**WHAT YOU SHOULD DO**
Count the lines below that contain the word "with", and give only that number.

::: COLLECTED MATERIAL :::

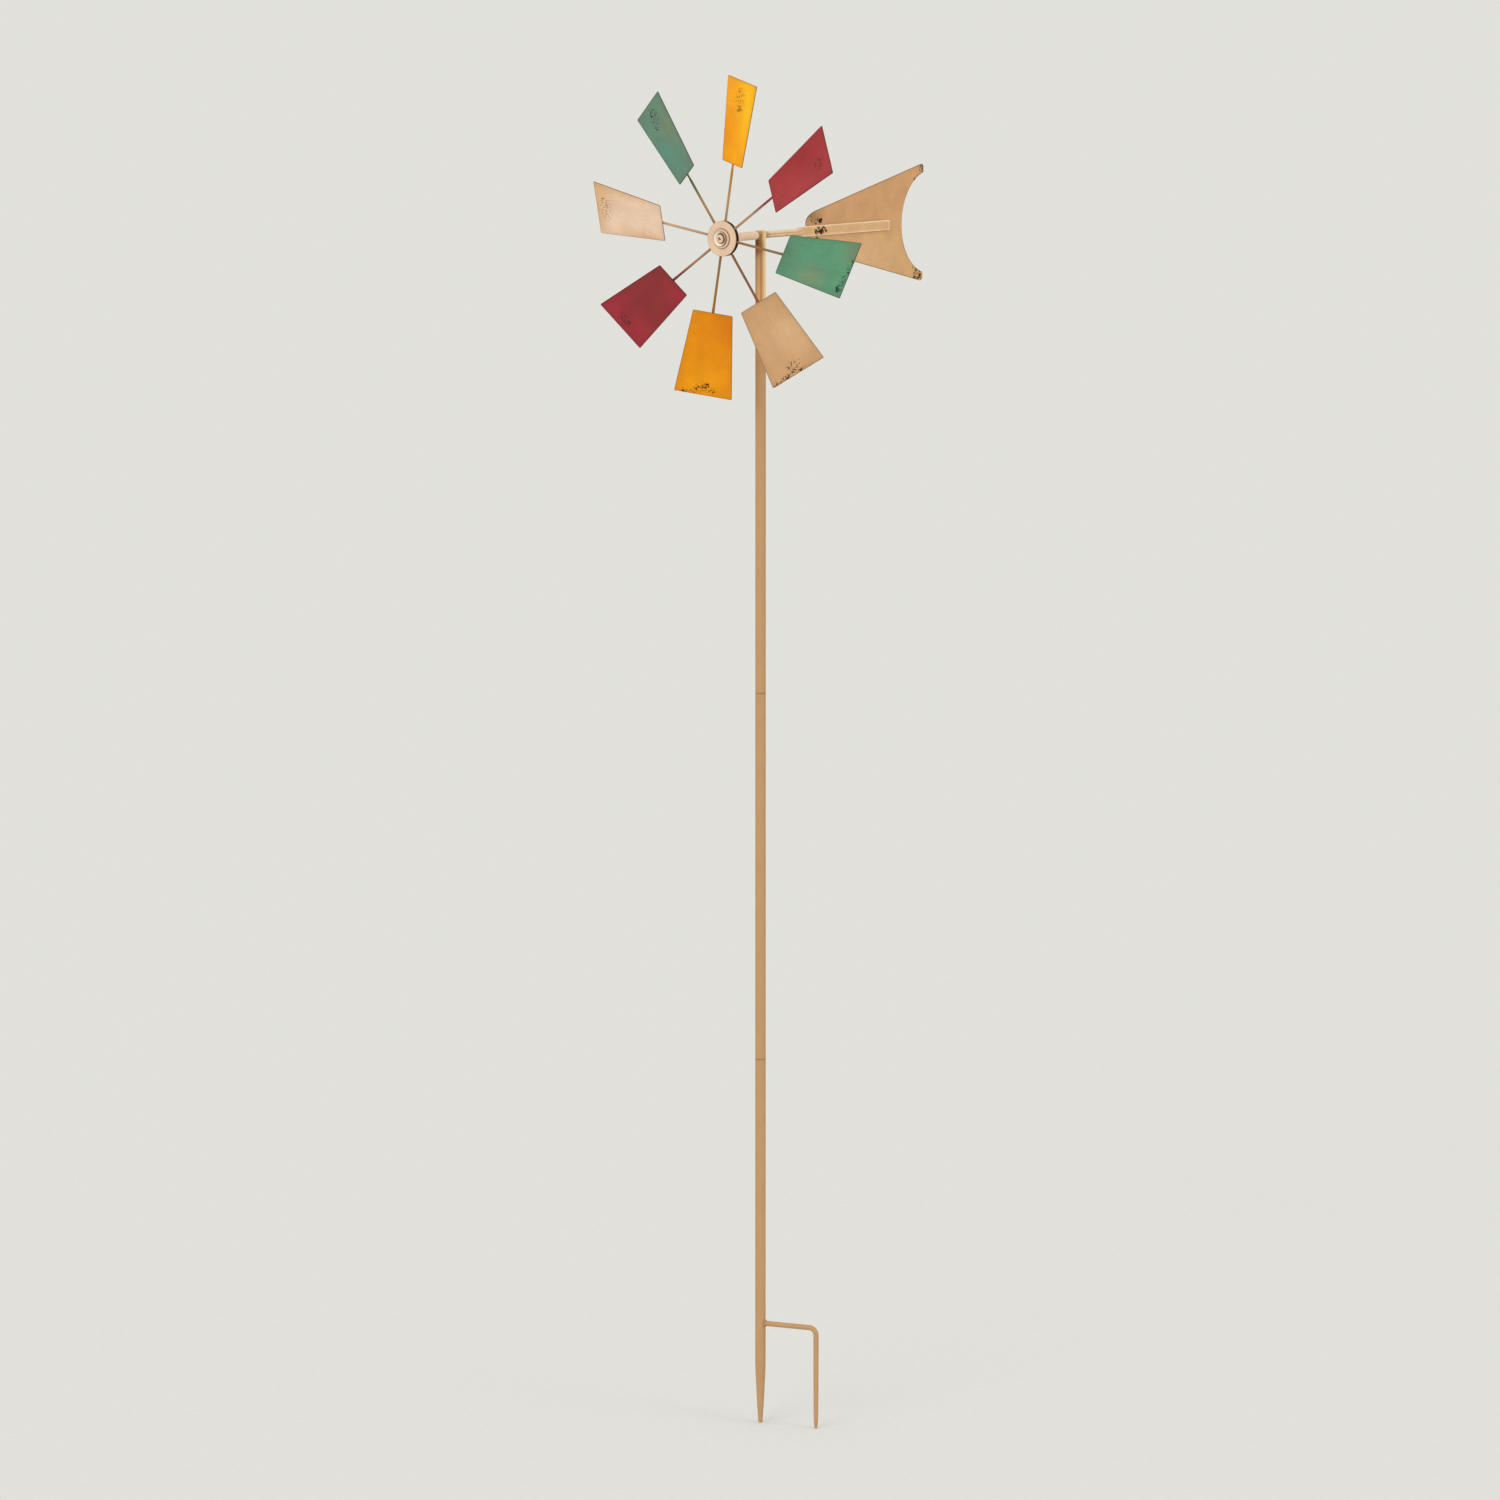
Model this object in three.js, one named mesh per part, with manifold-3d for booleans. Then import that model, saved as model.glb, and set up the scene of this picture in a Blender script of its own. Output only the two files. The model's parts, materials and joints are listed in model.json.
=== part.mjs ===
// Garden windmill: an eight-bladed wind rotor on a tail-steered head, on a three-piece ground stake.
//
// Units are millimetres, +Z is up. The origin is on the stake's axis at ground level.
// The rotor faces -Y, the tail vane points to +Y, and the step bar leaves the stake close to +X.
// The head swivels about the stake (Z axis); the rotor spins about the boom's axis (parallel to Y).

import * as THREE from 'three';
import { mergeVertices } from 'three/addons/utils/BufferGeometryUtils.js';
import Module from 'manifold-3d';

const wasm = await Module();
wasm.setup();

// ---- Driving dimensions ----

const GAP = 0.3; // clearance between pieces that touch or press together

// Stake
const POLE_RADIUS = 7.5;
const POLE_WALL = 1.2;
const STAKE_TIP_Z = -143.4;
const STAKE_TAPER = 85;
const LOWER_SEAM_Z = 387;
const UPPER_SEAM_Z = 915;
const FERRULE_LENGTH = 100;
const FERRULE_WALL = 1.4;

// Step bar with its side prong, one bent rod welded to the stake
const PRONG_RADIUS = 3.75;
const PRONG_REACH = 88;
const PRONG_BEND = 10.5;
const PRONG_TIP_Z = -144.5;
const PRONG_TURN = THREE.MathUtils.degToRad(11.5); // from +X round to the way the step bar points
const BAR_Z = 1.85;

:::

**FULL SOLUTION**
2